I got one wrong. Missed the one about the Anti-federalists. This reminded me about how tests are often ridiculous. I remember when I took the SAT, I got a 800 on the verbal section (720 math--this was before they changed it), and I was damn proud of myself for a long time.
Then I went to college, and I realized that standardized tests are basically meaningless at a high level. My 99th percentile score only reflected my odd skill of playing the rules behind the test questions, which are only tangentially related to actual thought. I went through college convinced that my test-score advantage was totally undeserved.

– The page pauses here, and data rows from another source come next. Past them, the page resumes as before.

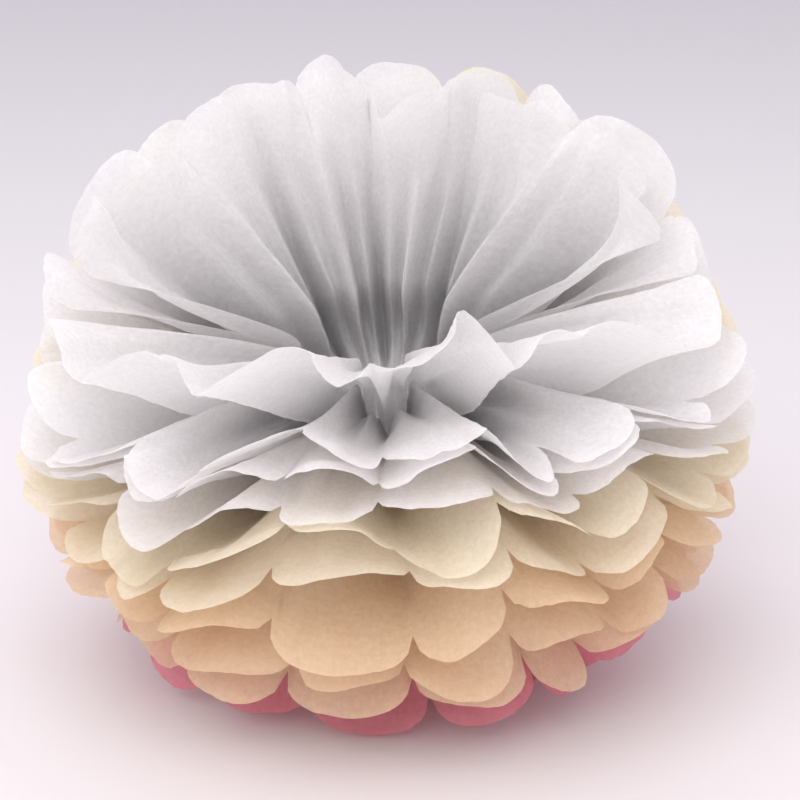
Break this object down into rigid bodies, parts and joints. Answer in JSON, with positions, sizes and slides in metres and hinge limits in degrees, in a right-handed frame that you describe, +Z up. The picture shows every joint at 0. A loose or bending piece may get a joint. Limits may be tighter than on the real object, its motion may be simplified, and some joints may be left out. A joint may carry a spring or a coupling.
{
  "type": "tissue paper pom pom",
  "caption": "Tissue paper pom pom: pleated sheets tied at the waist and fanned into a ball of round-ended petals, white at the opening, then ivory, peach and pink.",
  "frame": {"origin": "on the ground under the middle of the ball, which is the bottom centre of its bounding box", "axes": "+Z up, +X along the waist, -Y the side that the white opening leans towards"},
  "size_m": [0.3034, 0.2828, 0.2649],
  "materials": {
    "white_tissue": "soft, slightly see-through tissue",
    "ivory_tissue": "soft, slightly see-through tissue",
    "peach_tissue": "soft, slightly see-through tissue",
    "pink_tissue": "soft, slightly see-through tissue",
    "waist_wire": "thin bright wire"
  },
  "bodies": {
    "root": {"white_sheet_1": "white_tissue", "white_sheet_2": "white_tissue", "white_sheet_3": "white_tissue", "white_sheet_4": "white_tissue", "ivory_sheet_1": "ivory_tissue", "ivory_sheet_2": "ivory_tissue", "peach_sheet_1": "peach_tissue", "peach_sheet_2": "peach_tissue", "peach_sheet_3": "peach_tissue", "pink_sheet_1": "pink_tissue", "pink_sheet_2": "pink_tissue", "pink_sheet_3": "pink_tissue", "waist_wire": "waist_wire"}
  },
  "joints": []
}
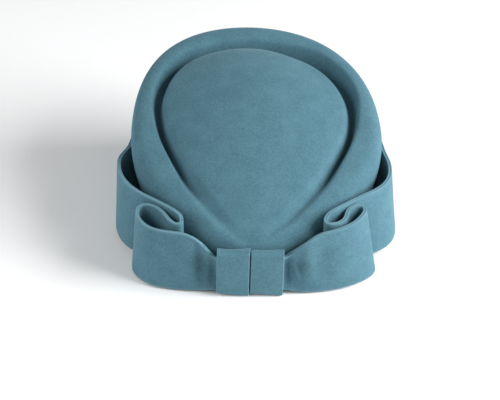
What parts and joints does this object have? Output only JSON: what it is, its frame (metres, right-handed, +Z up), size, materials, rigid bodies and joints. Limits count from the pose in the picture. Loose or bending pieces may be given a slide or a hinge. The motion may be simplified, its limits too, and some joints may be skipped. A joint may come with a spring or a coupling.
{
  "type": "felt hat with a bow",
  "caption": "Blocked felt hat with a sloping teardrop tip inside a rolled edge, and a folded felt bow round its low back.",
  "frame": {"origin": "middle of the bounding box of the whole hat, on the plane that its rim stands on", "axes": "+Z up, +Y to the front of the hat, -Y to the bow's knot, +X to the wearer's right"},
  "size_m": [0.2208, 0.2142, 0.1151],
  "materials": {
    "body_felt": "matt wool felt",
    "strip_felt": "matt wool felt",
    "wrap_felt": "matt wool felt"
  },
  "bodies": {
    "root": {"felt_body": "body_felt", "bow_left": "strip_felt", "bow_right": "strip_felt", "knot_wrap_left": "wrap_felt", "knot_wrap_right": "wrap_felt"}
  },
  "joints": []
}
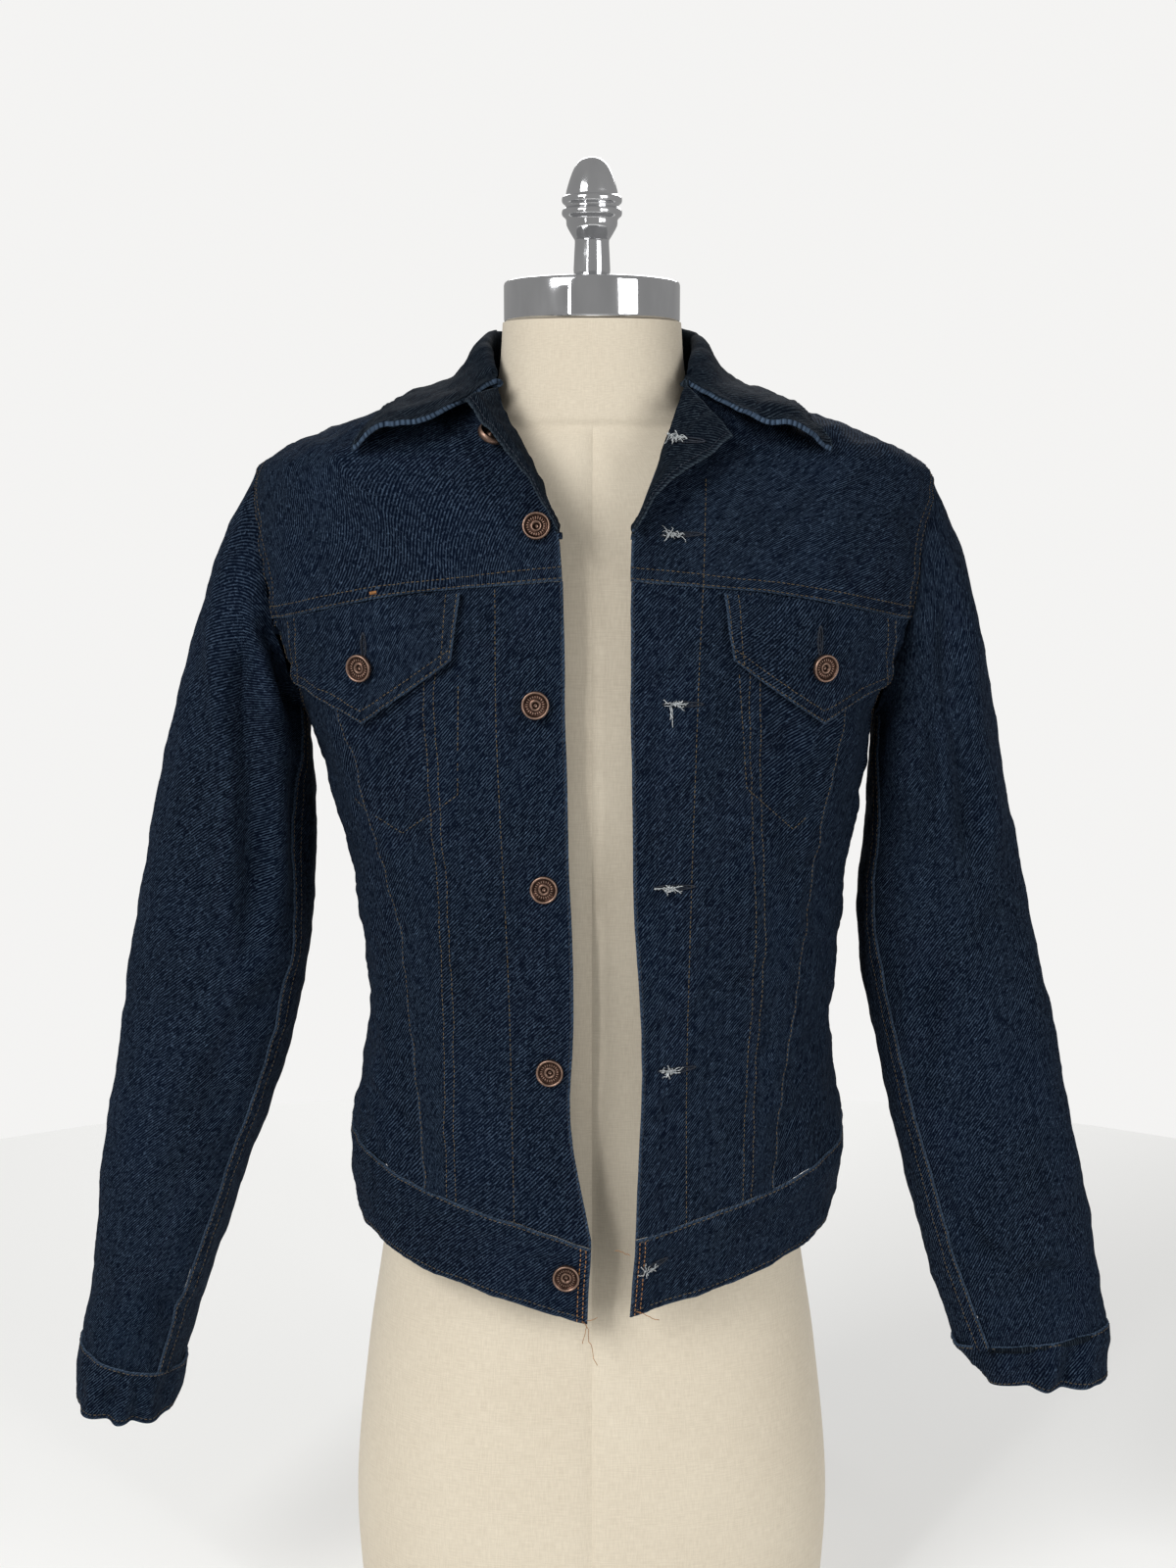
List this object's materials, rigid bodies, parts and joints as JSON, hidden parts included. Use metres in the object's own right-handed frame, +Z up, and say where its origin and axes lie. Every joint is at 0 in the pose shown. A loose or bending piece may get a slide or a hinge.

Still, I remain convinced that most people are utterly ignorant about the basic facts of civics, mathematics, economics, and science. Admittedly, it's an unscientific conclusion. It started when I took a survey of all the Methodists I could find in high school, asking them 1) who John Wesley was, and 2) what the Holy Trinity was. Only 2/27 knew 1 and 4/27 knew 2. It's bolstered by the random surveys and conversations I overhear. Care to gainsay?